It is the embrace of Death [they are] yearning for. Death, the final triumphant lover.
Bela Lugosi was speaking, at the time, of the effect his portrayal of Count Dracula had on women of a certain morbid turn of mind.
Count Dracula could–so goes the vampire mythos–bestow upon his lovers a sort of ghastly immortality. But what if Death itself were to approach a mourner, in a cemetery, with an offer of love? In this story from eighteenth century Ireland, Death–now a man, now a woman–does just that, with fatal results.
In the churchyard of the little village of Eringle Truagh, it’s said, you can find several graves–some of men, some of women–who fell victim to a stranger’s sinister tenderness. All the victims were recently bereaved mourners paying solitary visits to the graves of loved ones, in the hour before sunset.

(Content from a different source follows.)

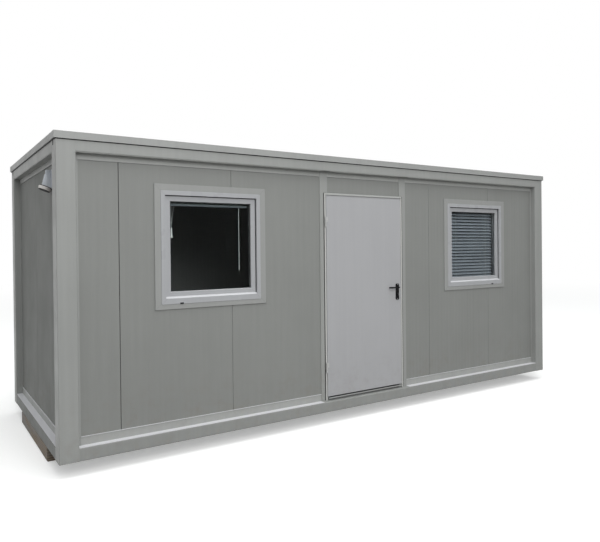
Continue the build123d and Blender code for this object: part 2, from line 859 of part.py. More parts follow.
def slanting_cord():
    """The second cord, which meets the straight one at the joiner."""
    beside = 2 * (cord_radius + fit)
    joint = cord_start(beside) - Vector(0, 0, joiner_drop - joiner_length / 2 - fit)
    return cord(cord_start(cord_spread), joint)


def cord_fittings():
    """The joiner on the straight cord and the bell at its end."""
    top = cord_start(0)
    sleeve = RegularPolygon(joiner_radius, fitting_sides) - Circle(cord_radius)
    start = Pos(top.X, top.Y, top.Z - joiner_drop - joiner_length / 2)
    joiner = extrude(start * sleeve, amount=joiner_length)
    levels = [(bell_neck, 0), (bell_waist, bell_length - bell_rim_height), (bell_rim, bell_length)]
    turns = [2 * pi * (i + 0.5) / fitting_sides for i in range(fitting_sides)]
    neck, waist, rim = [[top + Vector(radius * cos(t), radius * sin(t), -cord_run - drop) for t in turns]
                        for radius, drop in levels]
    bore = Pos(top.X, top.Y, top.Z - cord_run - (cord_grip - overlap) / 2)
    bore *= Cylinder(cord_radius, cord_grip + overlap)
    return [joiner, prismatoid(waist, neck) + prismatoid(rim, waist) - bore]


def inlet_place():
    """Frame at the inlet's mouth, with Z up along the slanted axis of its lid."""
    x = panel_face - hood_offset - frame_length / 2
    return Pos(x, -inlet_run, frame_base + inlet_mouth) * Rot(0, inlet_tilt, 0)


def hood_corners(offset, radius, height):
    """Corners of the hood's level outline: flats round the front and two corners at the wall."""
    wall = panel_face - frame_length / 2
    turns = [pi * (i / hood_flats - 0.5) for i in range(hood_flats + 1)]
    front = [Vector(wall - offset - radius * cos(t), radius * sin(t) - inlet_run, height) for t in turns]
    return front + [Vector(wall, radius - inlet_run, height), Vector(wall, -radius - inlet_run, height)]


def power_inlet():
    """Moulded inlet: a wall plate, a hood that widens downwards and a sleeve at its slanted mouth."""
    mouth = frame_base + inlet_mouth
    low, top = mouth - hood_radius, mouth + hood_height
    hood = prismatoid(hood_corners(hood_offset, hood_radius, low),
                      hood_corners(hood_top_offset, hood_top_radius, top))
    side = 4 * hood_height
    hood -= inlet_place() * Pos(0, 0, hood_rim_gap - side / 2) * Box(side, side, side)
    neck = prismatoid(hood_corners(hood_top_offset, neck_radius, top),
                      hood_corners(hood_top_offset, neck_radius, top + neck_height))
    centre = mouth + inlet_plate_height / 2 - inlet_plate_drop
    outline = Rectangle(inlet_plate_width, inlet_plate_height)
    outline = Pos(inlet_run, centre) * chamfer(outline.vertices(), inlet_plate_edge)
    plate = through("left", outline, panel_face - inlet_plate_thickness, panel_face)
    length = hood_rim_gap + overlap
    sleeve = inlet_place() * Pos(0, 0, length / 2) * Cylinder(sleeve_radius, length)
    return hood + neck + plate + sleeve


def inlet_lid():
    """Thick round lid that closes the sleeve from below."""
    return inlet_place() * Pos(0, 0, -fit - lid_thickness / 2) * Cylinder(lid_radius, lid_thickness)


def save(name, pieces):
    pieces = pieces if isinstance(pieces, list) else [pieces]
    solids = [solid for piece in pieces for solid in piece.solids()]
    export_step(solids[0] if len(solids) == 1 else Compound(children=solids), f"parts/{name}.step")


def main():
    os.makedirs("parts", exist_ok=True)
    save("bearers", bearers())
    for name, post in zip(("front_left", "front_right", "back_left", "back_right"),
                          four_corners(corner_post())):
        save(f"corner_post_{name}", post)
    for place, sides in (("side", ("front", "back")), ("end", ("left", "right"))):
        save(f"bottom_{place}_rails", [rail(side, True) for side in sides])
        save(f"top_{place}_rails", [rail(side, False) for side in sides])
        save(f"{place}_wall_tracks", wall_tracks(sides[0]) + wall_tracks(sides[1]))
    save("roof_flashing", [roof_flashing(side) for side in ("front", "back", "left", "right")])
    save("roof_corner_caps", four_corners(roof_corner_cap()))
    save("roof_cassette", roof_cassette())
    save("roof_sheet", roof_sheet())
    left, lintel, right = front_walls()
    save("front_wall_left", left)
    save("front_wall_over_door", lintel)
    save("front_wall_right", right)
    save("back_wall", back_wall())
    save("left_wall", end_wall("left"))
    save("right_wall", end_wall("right"))
    save("inner_corner_trims", four_corners(corner_trim()))
    save("floor_cassette", floor_cassette())
    save("floor_board", floor_board())
    save("door_posts", [door_post(-1), door_post(1)])
    save("door_frame", door_frame())
    save("threshold", threshold())
    save("door_leaf", door_leaf())
    save("hinges_on_frame", [hinge_on_frame(hinge_upper), hinge_on_frame(hinge_lower)])
    save("hinges_on_leaf", [hinge_on_leaf(hinge_upper), hinge_on_leaf(hinge_lower)])
    save("handle_plates", handle_plates())
    save("lever_handles", lever_handles())
    save("door_lock", [key_cylinder(), faceplate(0)])
    pieces = window_pieces()
    for side, centre, lowered in (("left", window_left_centre, False),
                                  ("right", window_right_centre, True)):
        for name, piece in zip(("trim", "frame", "sash", "glass"), pieces):
            moved = [Pos(centre, 0, 0) * p for p in (piece if isinstance(piece, list) else [piece])]
            save(f"{side}_window_{name}", moved)
        save(f"{side}_window_blind", Pos(centre, 0, 0) * blind(lowered))
    save("blind_pull_cord", pull_cord())
    save("blind_slanting_cord", slanting_cord())
    save("blind_cord_fittings", cord_fittings())
    save("power_inlet", power_inlet())
    save("inlet_lid", inlet_lid())


main()
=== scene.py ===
import math
import bpy
import numpy as np
from mathutils import Matrix, Vector


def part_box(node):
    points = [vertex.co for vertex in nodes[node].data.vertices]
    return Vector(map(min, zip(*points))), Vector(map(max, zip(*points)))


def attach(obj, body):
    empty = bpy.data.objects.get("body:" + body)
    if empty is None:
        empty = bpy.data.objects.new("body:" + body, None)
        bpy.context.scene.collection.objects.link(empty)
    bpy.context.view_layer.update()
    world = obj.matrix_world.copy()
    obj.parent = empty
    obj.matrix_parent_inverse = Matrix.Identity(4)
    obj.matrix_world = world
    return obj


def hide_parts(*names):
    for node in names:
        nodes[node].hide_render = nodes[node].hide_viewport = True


# Shipping container cabin: the looks of its steel frame, wall panels, windows, blinds and door.
# Everything is in metres, in the cabin's own frame: +X along the front, +Y into the cabin, +Z up.

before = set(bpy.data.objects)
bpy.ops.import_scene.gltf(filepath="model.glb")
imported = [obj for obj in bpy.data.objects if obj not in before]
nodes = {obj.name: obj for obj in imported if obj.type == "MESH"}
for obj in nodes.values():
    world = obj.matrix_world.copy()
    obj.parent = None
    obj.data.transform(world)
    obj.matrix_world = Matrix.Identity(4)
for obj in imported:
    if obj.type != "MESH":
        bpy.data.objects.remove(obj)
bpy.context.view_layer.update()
print("frame loaded,", len(nodes), "nodes")


# Camera at the photo's viewing angle
camera = {
    "place": (-3.9443, -6.1726, 1.7856),  # eye height, off the near corner
    "yaw": 0.5977,                        # radians, clockwise from +Y
    "pitch": -0.0072,
    "roll": -0.0099,
    "focalPixels": 598.33,
    "axisPixel": (320.1, 252.0),          # where the lens axis meets the picture
    "picture": (600, 542),
    "sensor": 36.0,                       # millimetres
    "farthest": 500.0,
}


def addObject(name, data):
    added = bpy.data.objects.new(name, data)
    bpy.context.scene.collection.objects.link(added)
    return added


def placeCamera(values):
    yaw, pitch, roll = values["yaw"], values["pitch"], values["roll"]
    forward = Vector((math.sin(yaw) * math.cos(pitch), math.cos(yaw) * math.cos(pitch), math.sin(pitch)))
    level = Vector((math.cos(yaw), -math.sin(yaw), 0))
    rise = level.cross(forward)
    right = math.cos(roll) * level + math.sin(roll) * rise
    up = math.cos(roll) * rise - math.sin(roll) * level
    width, height = values["picture"]
    lens = bpy.data.cameras.new("photo_lens")
    lens.sensor_width = values["sensor"]
    lens.lens = values["focalPixels"] / width * values["sensor"]
    lens.shift_x = (width / 2 - values["axisPixel"][0]) / width
    lens.shift_y = (values["axisPixel"][1] - height / 2) / width
    lens.clip_end = values["farthest"]
    eye = addObject("photo_camera", lens)
    turn = Matrix((right, up, -forward)).transposed().to_4x4()
    eye.matrix_world = Matrix.Translation(values["place"]) @ turn
    bpy.context.scene.camera = eye


placeCamera(camera)
bpy.context.scene.view_settings.view_transform = "Standard"
print("camera placed")


# Node helpers. They take numbers or sockets, build in the tree of those sockets, and most give back
# an output socket.
def feed(socket, value):
    if isinstance(value, bpy.types.NodeSocket):
        socket.id_data.links.new(value, socket)
    else:
        socket.default_value = value


def addNode(tree, kind, sockets=None, **settings):
    node = tree.nodes.new("ShaderNode" + kind)
    for key, value in settings.items():
        setattr(node, key, value)
    for key, value in (sockets or {}).items():
        feed(node.inputs[key], value)
    return node


def maths(operation, *values):
    tree = next(value.id_data for value in values if isinstance(value, bpy.types.NodeSocket))
    return addNode(tree, "Math", dict(enumerate(values)), operation=operation).outputs[0]


def plus(first, second):
    return maths("ADD", first, second)


def minus(first, second):
    return maths("SUBTRACT", first, second)


def times(first, second):
    return maths("MULTIPLY", first, second)


def apart(first, second):
    return maths("ABSOLUTE", minus(first, second))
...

The mourner would be sitting quietly, perhaps talking to their lost loved one as people do in the early stages of grief. Young women would report a surpassingly handsome man would come to them, seemingly out of nowhere; men, an almost angelically beautiful woman.
Whatever the gender, the stranger would sit beside the mourner and begin to talk in the gentlest, most consoling voice: of how their loved one was in a happier world than this, healthy, vigorous, and joyful as they had never been on earth. Gradually, the mourner would be so enchanted by the sympathetic stranger that he or she would forget their grief and allow themselves to be drawn away from the grave to sit on the stone wall that surrounded the churchyard, or, occasionally, on the church’s porch. They found themselves caught up altogether in sudden new love, apparently mutual, for the stranger would continue the soft seductive talk until gradually the two would begin to kiss and caress one another and time became one endless moment.

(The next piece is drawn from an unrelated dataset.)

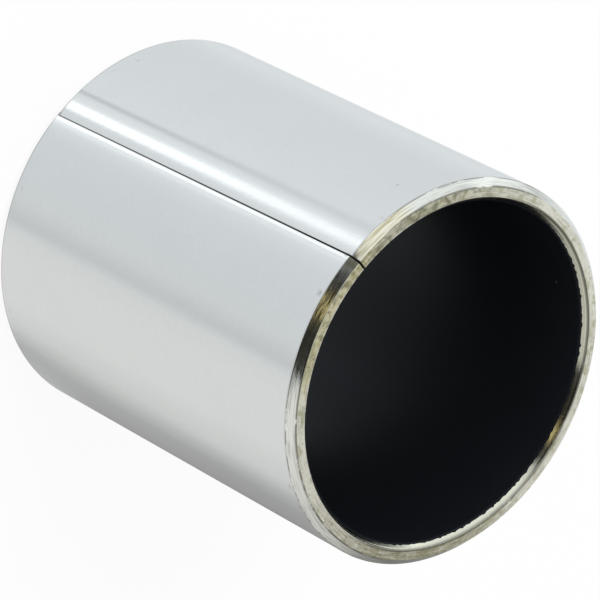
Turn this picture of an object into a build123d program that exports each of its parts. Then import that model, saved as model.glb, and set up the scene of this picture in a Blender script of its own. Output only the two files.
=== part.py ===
from build123d import *
import math
import os

os.makedirs("parts", exist_ok=True)

# Wrapped composite bushing: a bonded strip of steel, bronze and black lining, bent round until its ends meet.
# It stands on one end. +Z is its axis, the origin is the middle of the lower end and -Y is the front.
# Lengths are in millimetres and angles in degrees.

# Size of the finished bushing
bore_diameter = 30.0
length = 40.0

# Layers of the strip, from the bore outwards
lining_thickness = 0.03
bronze_thickness = 0.3
steel_thickness = 1.67

# Chamfers turned on both ends
inner_chamfer_depth = 0.5
inner_chamfer_length = 0.6
outer_chamfer_depth = 0.6
outer_chamfer_length = 0.7

# Butt joint: its place, counted from the front towards +X, its gap at each end and how far it runs out of true
seam_turn = -16.0
seam_gap_top = 0.18
seam_gap_bottom = 0.10
seam_drift = 0.45

# Edge of the strip that rolls over beside the joint, on the outside of the steel only
lip_width = 3.4
lip_drop = 0.2

# Spare length by which a cutting tool runs past the wall
overrun = 1.0

# Radii of the layers' faces
bore_radius = bore_diameter / 2
bronze_radius = bore_radius + lining_thickness
steel_radius = bronze_radius + bronze_thickness
outer_radius = steel_radius + steel_thickness

# Radii where the flat end face starts and stops
face_inner_radius = bore_radius + inner_chamfer_depth
face_outer_radius = outer_radius - outer_chamfer_depth

# Direction of the joint in the plan
front = -90.0
seam_direction = front + seam_turn


def end_drop(radius):
    """How far the two chamfers set the end back at this radius."""
    inner = max(0.0, face_inner_radius - radius) * inner_chamfer_length / inner_chamfer_depth
    outer = max(0.0, radius - face_outer_radius) * outer_chamfer_length / outer_chamfer_depth
    return inner + outer


def layer_ring(inner, outer):
    """Closed ring of one layer, turned from its profile, with the chamfers where they cross it."""
    corners = [r for r in (face_inner_radius, face_outer_radius) if inner < r < outer]
    radii = [inner, *corners, outer]
    lower = [(r, end_drop(r)) for r in radii]
    upper = [(r, length - end_drop(r)) for r in reversed(radii)]
    profile = make_face(Polyline(*lower, *upper, close=True))
    return revolve(Plane.XZ * profile, axis=Axis.Z)


def on_seam(corners):
    """Prism from the axis out through the wall, over corners given as distance along the wall and height."""
    radial = Vector(1, 0, 0).rotate(Axis.Z, seam_direction)
    tangent = Vector(0, 1, 0).rotate(Axis.Z, seam_direction)
    outline = Plane(origin=(0, 0, 0), x_dir=tangent, z_dir=radial) * make_face(Polyline(*corners, close=True))
    return extrude(outline, amount=outer_radius + overrun, dir=radial)


def seam_middle(height):
    """Where the joint's middle line lies along the wall at this height."""
    return seam_drift * (0.5 - height / length)


def seam_gap(height):
    """Width of the joint at this height."""
    return seam_gap_bottom + (seam_gap_top - seam_gap_bottom) * height / length


def seam_slot():
    """The gap between the strip's two ends: slightly wedge-shaped and slightly out of true."""
    low, high = -overrun, length + overrun
    left = [(seam_middle(z) - seam_gap(z) / 2, z) for z in (high, low)]
    right = [(seam_middle(z) + seam_gap(z) / 2, z) for z in (low, high)]
    return on_seam(left + right)


def lip_relief():
    """Metal that the rolled edge lacks: outside an arc that leaves the outer face at a tangent and falls
    by lip_drop at the joint."""
    sweep = math.degrees(lip_width / outer_radius)
    edge_x = (outer_radius - lip_drop) * math.cos(math.radians(sweep))
    reach = (outer_radius - lip_drop) ** 2 - 2 * edge_x * outer_radius + outer_radius**2
    lip_radius = reach / (2 * (outer_radius - edge_x))
    span = 1.5 * sweep
    clear = outer_radius + overrun
    wedge = make_face(
        Polyline(
            (0, 0),
            (clear, 0),
            (clear, clear * math.tan(math.radians(span))),
            close=True,
        )
    )
    bend = Pos(outer_radius - lip_radius, 0) * Circle(lip_radius)
    tool = extrude(wedge - bend, amount=length)
    return tool.rotate(Axis.Z, seam_direction - sweep)


def beyond_seam():
    """Space on the far side of the joint, which the rolled edge doesn't reach."""
    low, high = -overrun, length + overrun
    clear = outer_radius
    return on_seam([(seam_middle(high), high), (seam_middle(low), low), (clear, low), (clear, high)])


slot = seam_slot()
sliding_lining = layer_ring(bore_radius, bronze_radius) - slot
bronze_interlayer = layer_ring(bronze_radius, steel_radius) - slot
steel_backing = layer_ring(steel_radius, outer_radius) - slot - (lip_relief() - beyond_seam())

export_step(steel_backing, "parts/steel_backing.step")
export_step(bronze_interlayer, "parts/bronze_interlayer.step")
export_step(sliding_lining, "parts/sliding_lining.step")
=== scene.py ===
"""Looks of a wrapped composite bushing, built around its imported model.

The bushing stands on one end: +Z is its axis and -Y is its front. Lengths are in metres. A turn is an angle
round the axis, counted from the front towards +X.
"""

import math

import bpy
from mathutils import Matrix, Vector


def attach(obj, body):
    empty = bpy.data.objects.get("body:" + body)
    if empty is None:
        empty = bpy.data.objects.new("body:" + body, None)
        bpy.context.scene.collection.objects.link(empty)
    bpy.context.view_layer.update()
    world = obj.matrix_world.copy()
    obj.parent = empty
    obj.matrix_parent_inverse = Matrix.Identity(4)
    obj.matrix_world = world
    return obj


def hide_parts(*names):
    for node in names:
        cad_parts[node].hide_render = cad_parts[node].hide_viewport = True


bl_info = {
    "name": "Wrapped Bushing",
    "version": (1, 0, 0),
    "blender": (4, 5, 0),
    "location": "3D View > Sidebar > Bushing",
    "description": "Dresses a wrapped composite bushing and sets up its studio",
    "category": "Object",
}

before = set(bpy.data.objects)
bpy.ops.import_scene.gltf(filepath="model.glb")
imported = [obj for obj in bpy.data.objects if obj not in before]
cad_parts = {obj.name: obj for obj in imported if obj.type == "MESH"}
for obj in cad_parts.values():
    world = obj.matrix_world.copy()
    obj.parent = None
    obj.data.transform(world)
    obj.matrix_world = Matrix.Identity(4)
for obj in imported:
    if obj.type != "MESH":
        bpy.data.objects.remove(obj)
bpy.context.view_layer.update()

MM = 0.001
FULL_TURN = 2 * math.pi

# How near two measures of the frame count as the same
SAME = 0.002 * MM

# Distance between the rows of points on a chamfer
CHAMFER_ROW = 0.16 * MM

# How far a rounded point may lie off the inner chamfer and still take its finish
CHAMFER_SLACK = 20 * SAME

# How strongly the strip's rings of points crowd towards the joint: 0 is evenly spaced
BUNCHING = 0.9

# Seed of the teeth along the lining's torn edge, and the size of the smallest beside the largest
TOOTH_SEED = 7
SMALLEST_TOOTH = 0.15


# Sizes read from the frame


def node_points(node):
    """Corners of a CAD layer as (radius, height)."""
    return [(math.hypot(v.co.x, v.co.y), v.co.z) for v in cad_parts[node].data.vertices]


def layer_radii(node):
    """Inner and outer radius of a CAD layer."""
    radii = [radius for radius, height in node_points(node)]
    return min(radii), max(radii)


class Wall:
    """Section of the bushing's wall: the faces of its layers and the chamfers at its ends."""

    def __init__(self):
        steel = node_points("steel_backing")
        self.length = max(height for radius, height in steel)
        end_radii = [radius for radius, height in steel if self.length - height < SAME]
        self.face_inner, self.face_outer = min(end_radii), max(end_radii)
        self.bore, self.lining_outer = layer_radii("sliding_lining")
        self.bronze_inner, self.bronze_outer = layer_radii("bronze_interlayer")
        self.steel_inner, self.outer = layer_radii("steel_backing")
        self.outer_chamfer = min(height for radius, height in steel if self.outer - radius < SAME)
        lining = node_points("sliding_lining")
        self.inner_chamfer = min(height for radius, height in lining if radius - self.bore < SAME)

    def end_drop(self, radius):
        """How far the two chamfers set the end back at this radius."""
        inner = max(0.0, self.face_inner - radius) / (self.face_inner - self.bore) * self.inner_chamfer
        outer = max(0.0, radius - self.face_outer) / (self.outer - self.face_outer) * self.outer_chamfer
        return inner + outer


WALL = Wall()


# Settings that a user would change


def length_setting(name, description, default):
    """A length that a user can change."""
    return bpy.props.FloatProperty(
        name=name,
        description=description,
        default=default,
        unit="LENGTH",
        precision=5,
    )


def angle_setting(name, description, degrees):
    """An angle that a user can change."""
    return bpy.props.FloatProperty(
        name=name,
        description=description,
        default=math.radians(degrees),
        subtype="ANGLE",
    )


def count_setting(name, description, default, least):
    """A whole number that a user can change."""
    return bpy.props.IntProperty(name=name, description=description, default=default, min=least)


def colour_setting(name, description, default):
    """A colour that a user can change."""
    return bpy.props.FloatVectorProperty(
        name=name,
        description=description,
        default=default,
        subtype="COLOR",
    )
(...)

Inevitably, though, the mourner would recall the drab life to which they must return, and say regretfully I must go. And inevitably, they would ask of this wonderfully kind and loving stranger When will I see you again?
The answer was always the same: they could not meet again for four weeks. The stranger asked for a solemn pledge, however, that they would meet again, on this very day four weeks hence. The pledge was given and sealed with a kiss, and the mourner would depart in far lighter heart than before. . .
only to look back from the gate to see the beautiful stranger simply vanish into the shadows.
Somehow the mourner knew, then, that the stranger was no lover, but Death itself with whom they had made a rendezvous.
And so the legend goes that, in every case where a mourner met the stranger in the churchyard, they were faithful to that rendezvous.
For each mourner so seduced wasted away and died. . .four weeks to the day from that chance meeting with Death, the final triumphant lover.
The story of Death as a beautiful, strange lover was collected by J. Aeneas Corcoran for the book Irish Ghosts (2002). That account was based on one by the novelist William Carleton (1794-1869), who heard the story firsthand from the villagers of Eringle Truagh.
The quote from Bela Lugosi comes from The Penguin Encyclopedia of Horror and the Supernatural (edited by Jack Sullivan; 1986).